Mélodies métropolitaines muettes

Un matin de la semaine dernière, sur le quai du métro Laurier, une jeune fille dans la vingtaine, fraîche et rayonnante. Son visage est rond, poupin, et ses grands yeux, noirs, maquillés, regardent alentour avec une curiosité  amusée. Cette fille respire la joie et par ce fait même attire le regard. Elle retire son chandail un peu maladroitement, rit de sa propre gaucherie, prenant à temoin les quelques personnes qui attendent aussi le métro.  Elle est d'une naturel désarmant, joyeux. Quand les portes du métro s'ouvrent, elle laisse très poliment passer devant elle un couple de personnes plus agées, visiblement surpris de cette délicate attention. La jeune fille s'assied et s'attaque à son sac, dont elle sort un recueil de partitions. "Les mélodies" de Gabriel Fauré.  Cette jeune fille est donc une voix. Je dirais instinctivement soprano, ne me demandez pas pourquoi. Assise sur le banc du métro, elle commence à répèter silencieusement ses chants. Un enfant, assis dans une poussette en face d'elle, la regarde fasciné, à qui la belle soprano lance des oeillades et des sourires, entre deux répétitions silencieuses, où seules ses lèvres et son regard s'animent.

Ironie du sort, la belle voix s'est assise dos à dos avec une autre jeune fille. Autant la première rayonne d'une joie qu'on lui sent inhérente, autant l'autre est sombre, agacée déjà, bien tôt en cette matinée d'automne. Elle écoute son Ipod Shuffle et cela l'exaspère. Elle lance des soupirs excédés, semblant elle aussi vouloir nous prendre pour témoins de ses déconvenues musicales. Elle manipule rageusement son minuscule lecteur rose, visiblement contrariée de la sélection musicale aléatoire qu'il distille.

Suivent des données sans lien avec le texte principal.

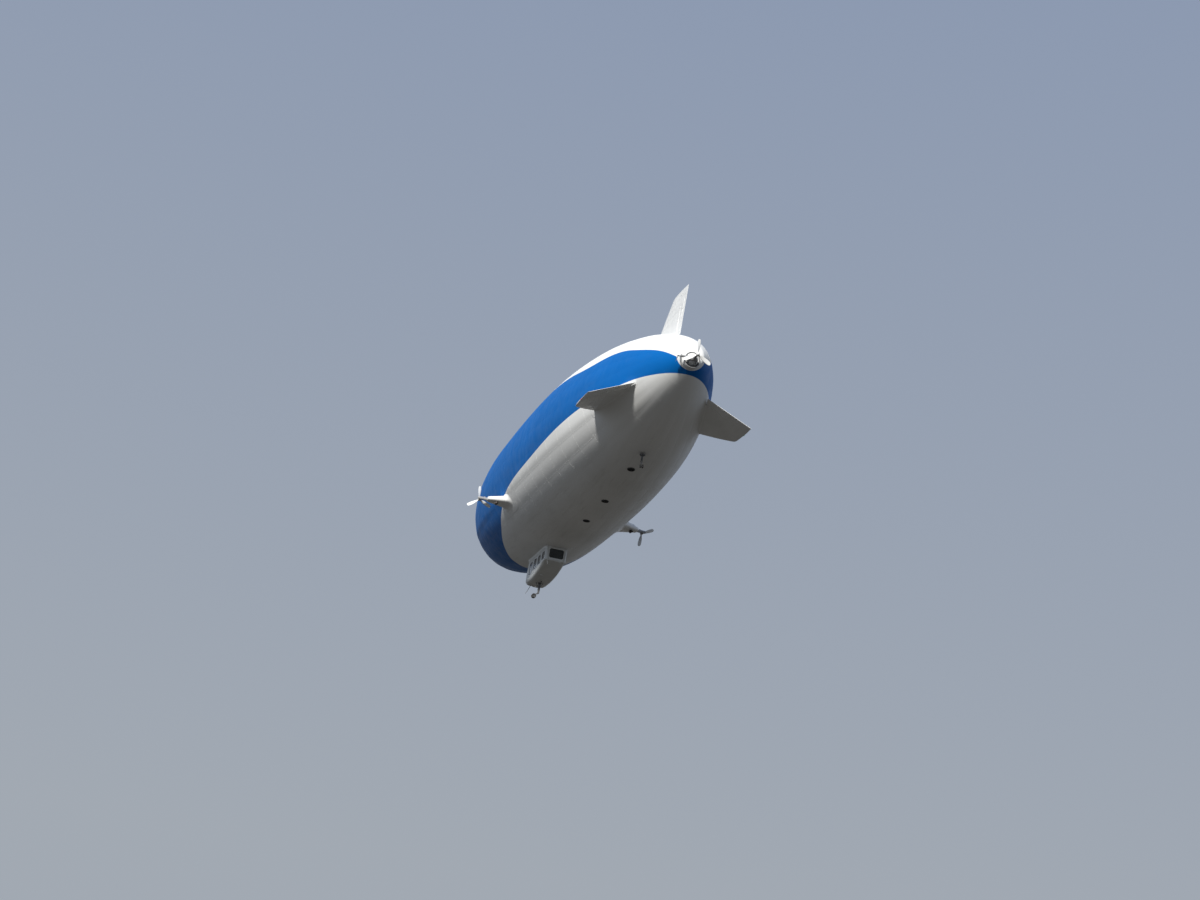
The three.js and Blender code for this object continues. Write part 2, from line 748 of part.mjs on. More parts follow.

Derrière elle, la voix continue son interprétation muette, avec force mouvements de tête, et la main gauche, celle qui ne tient pas les partitions, qui s'envole parfois. L'autre, l'oreille, prisonnière de son casque, n'entend rien, que sa musique dont on ignore tout mais qui semble visiblement peu propice à adocucir les moeurs.

Dans les 2 cas, je m'amuse à constater que c'est la musique qui mène et qui dirige.